AFP via Getty Images
A ballot box for the presidential election is placed on a table at the parliament in the Lebanese capital Beirut, on Sept. 28, 2022. — AFP via Getty Images

BEIRUT — Lebanon faces yet another vacancy in the country’s top posts after the cabinet failed to meet to elect a successor to the central bank governor, whose term ends on Monday.

The small Mediterranean country is in the throes of a debilitating economic crisis compounded by a political deadlock that has left the country without a president for nine months now.
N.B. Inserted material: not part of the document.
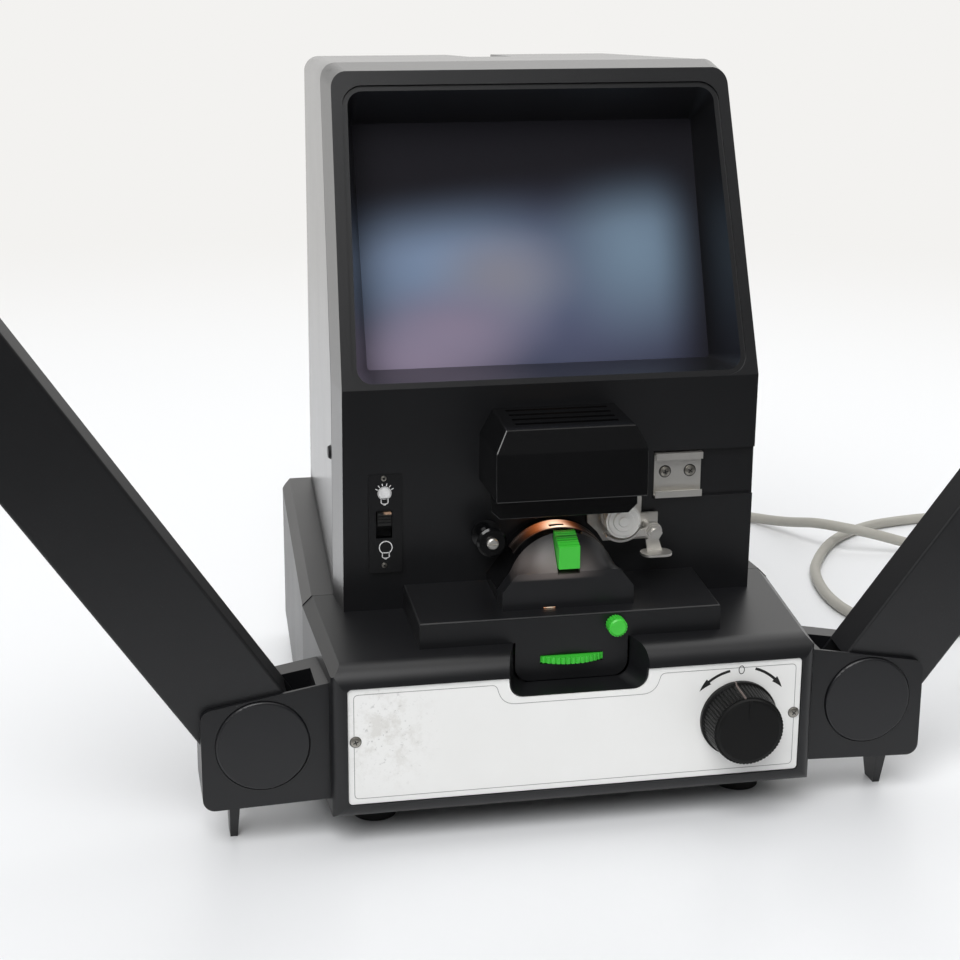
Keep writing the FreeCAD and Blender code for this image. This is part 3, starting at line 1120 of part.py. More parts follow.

The heavily divided parliament has failed more than 12 times to elect a new head of state since former President Michel Aoun’s term ended in October 2022. Since then, the country has been run by a caretaker government with limited powers, headed by Prime Minister Najib Mikati. Major political parties have argued that the current government is taking on presidential powers in tasks like naming a new central bank governor. Mikati’s government was formally dismissed by Aoun before his term ended last October. Under Lebanon’s power-sharing system, the central bank governor is appointed jointly by the president of the republic and an active cabinet. But with a caretaker government, and a vacancy in the presidency, such an appointment is now unlikely. 

The local news outlet L’Orient Today reported that ministers from the Christian Marada Movement and the Free Patriotic Movement as well as from the Shiite Hezbollah movement boycotted a Thursday cabinet session that had been scheduled by Mikati and parliament speaker Nabih Berri to appoint a successor to Riad Salameh as head of the central bank. The session was thus canceled for lack of quorum.